In gaming, physics simulations involving particle interactions are computationally expensive. Each frame requires updating particle positions and handling collisions. SIMD can optimize this by processing particle attributes in parallel.

#include <iostream>
#include <vector>
#include <cmath>
#if __has_include(<simd>)
    #include <simd>
    #define HAS_STD_SIMD 1
#else
    #define HAS_STD_SIMD 0
#endif
 
void simulateParticles(const std::vector<float>& positionsX, 
                       const std::vector<float>& positionsY, 
                       const std::vector<float>& velocitiesX, 
                       const std::vector<float>& velocitiesY, 
                       float deltaTime, 
                       std::vector<float>& updatedPositionsX, 
                       std::vector<float>& updatedPositionsY) {
    size_t size = positionsX.size();
    updatedPositionsX.resize(size);
    updatedPositionsY.resize(size);
 
#if HAS_STD_SIMD
    using namespace std;
    for (size_t i = 0; i < size; i += simd<float>::size()) {
        simd<float> posX = simd<float>(&positionsX[i], element_aligned);
        simd<float> posY = simd<float>(&positionsY[i], element_aligned);
        simd<float> velX = simd<float>(&velocitiesX[i], element_aligned);
        simd<float> velY = simd<float>(&velocitiesY[i], element_aligned);
 
        simd<float> newPosX = posX + velX * deltaTime;
        simd<float> newPosY = posY + velY * deltaTime;
 
        newPosX.copy_to(&updatedPositionsX[i], element_aligned);
        newPosY.copy_to(&updatedPositionsY[i], element_aligned);
    }
#else
    for (size_t i = 0; i < size; ++i) {
        updatedPositionsX[i] = positionsX[i] + velocitiesX[i] * deltaTime;
        updatedPositionsY[i] = positionsY[i] + velocitiesY[i] * deltaTime;
    }
#endif
}
 
int main() {
#if HAS_STD_SIMD
    std::cout << "Using std::simd implementation for particle simulation\n";
#else
    std::cout << "Using scalar implementation for particle simulation\n";
#endif
 
    std::vector<float> positionsX = {1.0f, 2.0f, 3.0f, 4.0f};
    std::vector<float> positionsY = {1.0f, 2.0f, 3.0f, 4.0f};
    std::vector<float> velocitiesX = {0.1f, 0.2f, 0.3f, 0.4f};
    std::vector<float> velocitiesY = {0.1f, 0.2f, 0.3f, 0.4f};
    std::vector<float> updatedPositionsX;
    std::vector<float> updatedPositionsY;
    float deltaTime = 0.016f; // Simulating 60 FPS
 
    simulateParticles(positionsX, positionsY, velocitiesX, velocitiesY, deltaTime, updatedPositionsX, updatedPositionsY);
 
    for (size_t i = 0; i < updatedPositionsX.size(); ++i) {
        std::cout << "Particle " << i << " new position: (" 
                  << updatedPositionsX[i] << ", " 
                  << updatedPositionsY[i] << ")" << std::endl;
    }
 
    return 0;
}

SIMD efficiently updates positions and velocities in parallel, ensuring high frame rates and smooth performance. This optimization is particularly crucial for real-time physics simulations commonly found in games and VR applications, where responsiveness is key. Additionally, careful attention must be given to proper alignment of memory and error handling, as unaligned or invalid data can cause performance penalties or unexpected behavior. As the number of particles in the simulation grows, SIMD’s scalability allows the system to handle increasing computational demands without significant performance degradation, maintaining the simulation’s interactivity and realism.

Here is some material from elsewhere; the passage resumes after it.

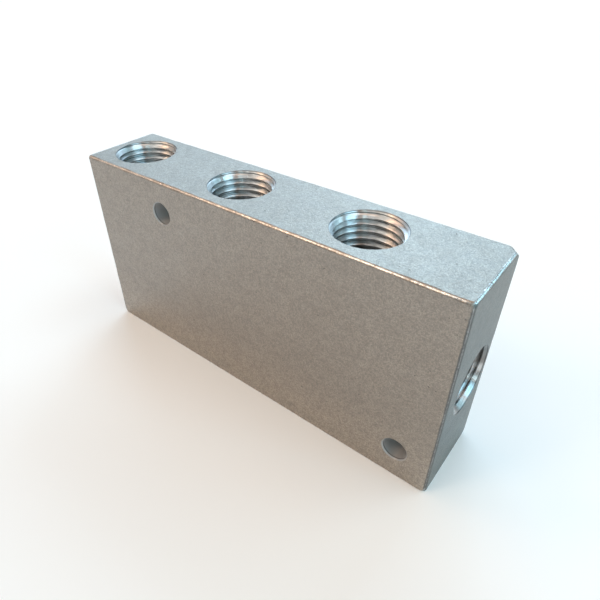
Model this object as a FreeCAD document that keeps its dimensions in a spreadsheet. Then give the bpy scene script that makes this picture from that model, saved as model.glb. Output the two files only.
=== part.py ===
import FreeCAD, Part
import Sketcher
import os

# Aluminium air manifold block. A bar has a row of tapped outlets along its top face, a tapped
# inlet in its right end, a blind drilled gallery that joins them, and two plain bolt holes
# through its thickness. Length runs along X, thickness along Y and height along Z. The front
# face looks towards -Y, and the origin is the middle of the bottom face.

# Driving dimensions, in millimetres and degrees

SIZES = [
    ("block_thickness", 19, "front face to rear face"),
    ("block_height", 46, "bottom face to top face"),
    ("edge_break", 0.3, "chamfer on the outer edges"),
    ("worn_edge_radius", 0.7, "rounding of the upright edge between front face and right end"),
    ("chip_along_length", 1.9, "clipped rear corner, reach along the top rear edge"),
    ("chip_along_thickness", 1.9, "clipped rear corner, reach along the top right edge"),
    ("chip_down", 1.6, "clipped rear corner, reach down the upright edge"),
    ("rub_along_length", 1.6, "rubbed front corner, reach along the top front edge"),
    ("rub_along_thickness", 0.9, "rubbed front corner, reach along the top right edge"),
    ("rub_down", 1.4, "rubbed front corner, reach down the upright edge"),
    ("thread_diameter", 14, "nominal thread of every port"),
    ("thread_pitch", 1.5, "pitch of every port thread"),
    ("drill_point_angle", 118, "cone angle at the end of a drilled hole"),
    ("countersink_angle", 60, "cone angle at the mouth of a port"),
    ("mouth_margin", 0.1, "mouth of a port wider than its thread"),
    ("outlet_count", 3, "outlets along the top face"),
    ("outlet_spacing", 30, "one outlet to the next"),
    ("first_outlet_inset", 9.1, "left end to the first outlet"),
    ("last_outlet_inset", 22.9, "last outlet to the right end"),
    ("outlet_off_middle", 0.3, "row of outlets, behind the middle of the thickness"),
    ("outlet_drill_depth", 16, "top face to the shoulder of the tapping drill"),
    ("passage_diameter", 6.5, "drilling from an outlet down to the gallery"),
    ("inlet_off_middle", 1.5, "inlet and gallery, behind the middle of the thickness"),
    ("inlet_height", 22.3, "bottom face to the axis of inlet and gallery"),
    ("inlet_drill_depth", 16, "right end to the shoulder of the tapping drill"),
    ("gallery_diameter", 9, "long drilling that joins the ports"),
    ("gallery_overrun", 3.5, "gallery past the axis of the first outlet"),
    ("bolt_hole_diameter", 5, "plain holes through the thickness"),
    ("bolt_hole_inset", 7.5, "axis of a bolt hole to its nearest edges"),
    ("bolt_hole_break", 0.25, "chamfer at both ends of a bolt hole"),
]

# Sizes that follow from the driving ones

TAPPING_DRILL = "sizes.thread_diameter - sizes.thread_pitch"
PORT_MOUTH = "sizes.thread_diameter + sizes.mouth_margin"
OUTLET_ROW = "(sizes.outlet_count - 1) * sizes.outlet_spacing"
BLOCK_LENGTH = f"(sizes.first_outlet_inset + {OUTLET_ROW} + sizes.last_outlet_inset)"
RIGHT_END = f"{BLOCK_LENGTH} / 2"
REAR_FACE = "sizes.block_thickness / 2"
FIRST_OUTLET = f"sizes.first_outlet_inset - {RIGHT_END}"
PASSAGE_DEPTH = "sizes.block_height - sizes.inlet_height"
GALLERY_DEPTH = f"{RIGHT_END} - ({FIRST_OUTLET}) + sizes.gallery_overrun"
UPPER_BOLT_X = f"{FIRST_OUTLET} + sizes.outlet_spacing / 2"
UPPER_BOLT_Z = "sizes.block_height - sizes.bolt_hole_inset"
LOWER_BOLT_X = f"{RIGHT_END} - sizes.bolt_hole_inset"

# Two lengths closer than this are equal

TOLERANCE = 1e-6


def write_sheet(doc):
    sheet = doc.addObject("Spreadsheet::Sheet", "sizes")
    for row, (alias, value, note) in enumerate(SIZES, start=1):
        sheet.set(f"A{row}", alias)
        sheet.set(f"B{row}", str(value))
        sheet.set(f"C{row}", note)
        sheet.setAlias(f"B{row}", alias)
    doc.recompute()


# Sketches

def origin_part(body, role):
    return next(item for item in body.Origin.OriginFeatures if item.Role == role)


def new_sketch(body, name, plane, offsets):
    """A sketch on an origin plane, moved by formulas such as {"Base.z": "sizes.block_height"}."""
    sketch = body.newObject("Sketcher::SketchObject", name)
    sketch.AttachmentSupport = [(origin_part(body, plane), "")]
    sketch.MapMode = "FlatFace"
    for path, formula in offsets.items():
        sketch.setExpression(".AttachmentOffset." + path, formula)
    return sketch


def bind(sketch, name, formula, kind, *places):
    value = float(sketch.evalExpression(formula))
    index = sketch.addConstraint(Sketcher.Constraint(kind, *places, value))
    sketch.renameConstraint(index, name)
    sketch.setExpression("Constraints." + name, formula)


def add_circle(sketch, name, across, right, up):
    """A circle whose centre lies to the right of and above the sketch's own origin."""
    diameter, x, y = [float(sketch.evalExpression(formula)) for formula in (across, right, up)]
    circle = Part.Circle(FreeCAD.Vector(x, y, 0), FreeCAD.Vector(0, 0, 1), diameter / 2)
    curve = sketch.addGeometry(circle, False)
    bind(sketch, name + "_across", across, "Diameter", curve)
    bind(sketch, name + "_right", right, "DistanceX", -1, 1, curve, 3)
    bind(sketch, name + "_up", up, "DistanceY", -1, 1, curve, 3)


def add_rectangle(sketch, width, depth):
    """A rectangle centred on the sketch's own origin."""
    x, y = [float(sketch.evalExpression(formula)) / 2 for formula in (width, depth)]
    corners = [FreeCAD.Vector(*corner, 0) for corner in ((-x, -y), (x, -y), (x, y), (-x, y))]
    for side, start in enumerate(corners):
        sketch.addGeometry(Part.LineSegment(start, corners[(side + 1) % 4]), False)
    for side in range(4):
        sketch.addConstraint(Sketcher.Constraint("Coincident", side, 2, (side + 1) % 4, 1))
        direction = "Horizontal" if side % 2 == 0 else "Vertical"
        sketch.addConstraint(Sketcher.Constraint(direction, side))
    sketch.addConstraint(Sketcher.Constraint("Symmetric", 0, 1, 1, 2, -1, 1))
    bind(sketch, "width", width, "DistanceX", 0, 1, 0, 2)
    bind(sketch, "depth", depth, "DistanceY", 1, 1, 1, 2)


# Edges, found by where they lie

def edges_where(feature, wanted):
    edges = enumerate(feature.Shape.Edges, start=1)
    return [f"Edge{number}" for number, edge in edges if wanted(edge)]


def is_front_right_upright(edge):
    box = edge.BoundBox
    upright = box.XLength < TOLERANCE and box.YLength < TOLERANCE
    return upright and box.Center.x > 0 and box.Center.y < 0


def is_bolt_hole_rim(edge):
    return isinstance(edge.Curve, Part.Circle) and edge.BoundBox.YLength < TOLERANCE


# Features

def make_bar(body):
    """The bar, with its worn upright edge rounded and its other edges broken."""
    outline = new_sketch(body, "bar_outline", "XY_Plane", {})
    add_rectangle(outline, BLOCK_LENGTH, "sizes.block_thickness")
    bar = body.newObject("PartDesign::Pad", "bar")
    bar.Profile = outline
    bar.setExpression("Length", "sizes.block_height")
    body.Document.recompute()
    worn = body.newObject("PartDesign::Fillet", "worn_edge")
    worn.Base = (bar, edges_where(bar, is_front_right_upright))
    worn.setExpression("Radius", "sizes.worn_edge_radius")
    body.Document.recompute()
    broken = body.newObject("PartDesign::Chamfer", "broken_edges")
    broken.Base = (worn, edges_where(worn, lambda edge: not is_front_right_upright(edge)))
    broken.setExpression("Size", "sizes.edge_break")
    body.Document.recompute()


def clip_corner(body, name, face, turn, length, thickness, drop):
    """A facet across a top corner at the right end, with its three reaches along the edges.

    face is the formula of the front or rear face, and turn is -1 for front and 1 for rear.
    """
    facet = new_sketch(body, name + "_facet", "XY_Plane", {
        "Base.x": f"{RIGHT_END} - {length}",
        "Base.y": face,
        "Base.z": "sizes.block_height",
        "Rotation.Yaw": f"{turn} * atan({length} / {thickness})",
        "Rotation.Pitch": f"atan({drop} * sqrt(1 / {length} ^ 2 + 1 / {thickness} ^ 2))",
    })
    cover = f"4 * max({length}; {thickness}; {drop})"
    add_rectangle(facet, cover, cover)
    clip = body.newObject("PartDesign::Pocket", name)
    clip.Profile = facet
    clip.setExpression("Length", cover)
    clip.Reversed = True
    body.Document.recompute()
    return clip


def drill(body, name, place, diameter, depth, mouth=None):
    """A blind hole with a pointed end and, where it has a mouth diameter, a countersink."""
    hole = body.newObject("PartDesign::Hole", name)
    hole.Profile = place
    hole.Threaded = False
    hole.DepthType = "Dimension"
    hole.setExpression("Diameter", diameter)
    hole.setExpression("Depth", depth)
    hole.DrillPoint = "Angled"
    hole.setExpression("DrillPointAngle", "sizes.drill_point_angle")
    if mouth:
        hole.HoleCutType = "Countersink"
        hole.HoleCutCustomValues = True
        hole.setExpression("HoleCutDiameter", mouth)
        hole.setExpression("HoleCutCountersinkAngle", "sizes.countersink_angle")
    body.Document.recompute()
    return hole


def drill_outlets(body):
    """The row of tapped outlets, each with a smaller drilling down to the gallery."""
    place = new_sketch(body, "first_outlet_place", "XY_Plane", {"Base.z": "sizes.block_height"})
    add_circle(place, "outlet", TAPPING_DRILL, FIRST_OUTLET, "sizes.outlet_off_middle")
    body.Document.recompute()
    outlet = drill(body, "outlet", place, TAPPING_DRILL, "sizes.outlet_drill_depth", PORT_MOUTH)
    passage = drill(body, "passage", place, "sizes.passage_diameter", PASSAGE_DEPTH)
    row = body.newObject("PartDesign::LinearPattern", "outlet_row")
    row.Originals = [outlet, passage]
    row.Direction = (origin_part(body, "X_Axis"), [""])
    row.Mode = "Spacing"
    row.setExpression("Offset", "sizes.outlet_spacing")
    row.setExpression("Occurrences", "sizes.outlet_count")
    body.Tip = row
    body.Document.recompute()


def drill_inlet(body):
    """The blind gallery and the tapped inlet at its mouth, on one axis in the right end."""
    place = new_sketch(body, "inlet_place", "YZ_Plane", {"Base.z": RIGHT_END})
    add_circle(place, "inlet", TAPPING_DRILL, "sizes.inlet_off_middle", "sizes.inlet_height")
    body.Document.recompute()
    drill(body, "gallery", place, "sizes.gallery_diameter", GALLERY_DEPTH)
    drill(body, "inlet", place, TAPPING_DRILL, "sizes.inlet_drill_depth", PORT_MOUTH)


def drill_bolt_holes(body):
    """Two plain holes through the thickness, set on a diagonal, with their rims broken."""
    place = new_sketch(body, "bolt_hole_places", "XZ_Plane", {"Base.z": REAR_FACE})
    add_circle(place, "upper", "sizes.bolt_hole_diameter", UPPER_BOLT_X, UPPER_BOLT_Z)
    add_circle(place, "lower", "sizes.bolt_hole_diameter", LOWER_BOLT_X, "sizes.bolt_hole_inset")
    holes = body.newObject("PartDesign::Pocket", "bolt_holes")
    holes.Profile = place
    holes.Type = "ThroughAll"
    body.Document.recompute()
    rims = body.newObject("PartDesign::Chamfer", "bolt_hole_rims")
    rims.Base = (holes, edges_where(holes, is_bolt_hole_rim))
    rims.setExpression("Size", "sizes.bolt_hole_break")
    body.Document.recompute()
    return holes


def check(doc, body, pockets):
    for item in doc.Objects:
        if "Invalid" in item.State or "Error" in item.State:
            raise RuntimeError(f"{item.Name} has failed")
    for pocket in pockets:
        if pocket.Shape.Volume > pocket.BaseFeature.Shape.Volume - TOLERANCE:
            raise RuntimeError(f"{pocket.Name} cuts nothing")
    shape = body.Shape
    if shape.isNull() or not shape.isValid() or len(shape.Solids) != 1:
        raise RuntimeError("the block is not one valid solid")


def main():
    doc = FreeCAD.newDocument("air_manifold")
    write_sheet(doc)
    body = doc.addObject("PartDesign::Body", "manifold_block")
    body.Label = "manifold_block"
    body.Placement = FreeCAD.Placement()
    make_bar(body)
    chip = clip_corner(body, "clipped_rear_corner", REAR_FACE, 1, "sizes.chip_along_length",
                       "sizes.chip_along_thickness", "sizes.chip_down")
    rub = clip_corner(body, "rubbed_front_corner", "-" + REAR_FACE, -1, "sizes.rub_along_length",
                      "sizes.rub_along_thickness", "sizes.rub_down")
    drill_outlets(body)
    drill_inlet(body)
    bolt_holes = drill_bolt_holes(body)
    doc.recompute()
    check(doc, body, [chip, rub, bolt_holes])
    os.makedirs("parts", exist_ok=True)
    body.Shape.exportStep(f"parts/{body.Label}.step")


main()
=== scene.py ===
import math

import bmesh
import bpy
import numpy as np
from mathutils import Matrix, Vector, noise


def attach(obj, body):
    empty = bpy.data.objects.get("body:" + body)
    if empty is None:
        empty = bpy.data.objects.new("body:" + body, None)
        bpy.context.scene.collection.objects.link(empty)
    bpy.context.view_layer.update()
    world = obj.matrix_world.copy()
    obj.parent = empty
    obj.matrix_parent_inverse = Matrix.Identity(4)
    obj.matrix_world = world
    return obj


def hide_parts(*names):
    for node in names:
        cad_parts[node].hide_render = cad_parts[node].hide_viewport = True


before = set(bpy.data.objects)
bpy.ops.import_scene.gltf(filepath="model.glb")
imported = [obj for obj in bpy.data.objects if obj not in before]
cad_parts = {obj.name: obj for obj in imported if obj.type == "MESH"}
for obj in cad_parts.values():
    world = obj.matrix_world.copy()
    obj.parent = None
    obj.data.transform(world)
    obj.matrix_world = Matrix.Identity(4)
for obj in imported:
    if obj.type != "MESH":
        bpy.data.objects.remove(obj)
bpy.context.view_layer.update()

# Looks of the air manifold block. The finished block is one mesh, a worn bar with its ports,
# drillings and threads cut out of it. Lengths are in millimetres until a mesh is made.

MM = 0.001

# The bar: half its length, thickness and height. It is centred in x and y and stands on z = 0.

HALF = np.array([46.0, 9.5, 23.0])
TOP = 46.0

# Ports: where they are, and their tapping drill, countersink and thread

OUTLETS_X = (-36.9, -6.9, 23.1)
OUTLETS_Y = 0.3
INLET_Y = 1.5
INLET_Z = 22.3
WALL_RADIUS = 6.25
DRILL_DEPTH = 16.0
POINT_SLOPE = math.tan(math.radians(59))
MOUTH = 7.05
MOUTH_SLOPE = math.tan(math.radians(30))
RIM_ROUND = 0.07
PITCH = 1.5
THREAD_ROOT = 7.0
THREAD_START = -2.025
THREAD_DEPTH = 13.0
CREST_ROUND = 0.15

# Passages down from the outlets, and the gallery in from the inlet to GALLERY_END in x. Their
# tools start inside the port's own hole.

PASSAGE_RADIUS = 3.25
GALLERY_RADIUS = 4.5
GALLERY_END = -40.4
DRILLED_FROM = -14

# Bolt holes: radius, edge break, and x and z of each

BOLT_RADIUS = 2.5
BOLT_BREAK = 0.25
BOLTS = ((-21.9, 38.5), (38.5, 7.5))

# Meshes: the bar's points lie NEAR_EDGE from its edges and LATTICE_STEP apart between. Round
# tools have SIDES sides and start OUTSIDE the block, and a thread's tool begins INSIDE the wall
# of the drilled hole. Cut edges sharper than CREASE stay crisp.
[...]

Beyond these examples, the <simd> header enables efficient solutions for numerous other domains. In image processing, it facilitates the parallelization of pixel-level operations such as filtering and transformations, leading to significant speedups. In machine learning, SIMD accelerates tensor computations and neural network inference, optimizing performance for training and inference tasks. Additionally, in scientific computing, it enhances the performance of simulations and data analysis pipelines, making large-scale computations more efficient and scalable.

The <simd> header in C++26 stands out as a practical tool that empowers developers to take full advantage of modern hardware’s parallel processing capabilities. It simplifies the process of optimizing tasks such as financial computations, gaming simulations, and other resource-intensive operations. By using <simd>, developers can achieve significant performance improvements while maintaining clean and portable code. This makes <simd> an invaluable resource for programmers looking to balance efficiency with code clarity in performance-critical applications.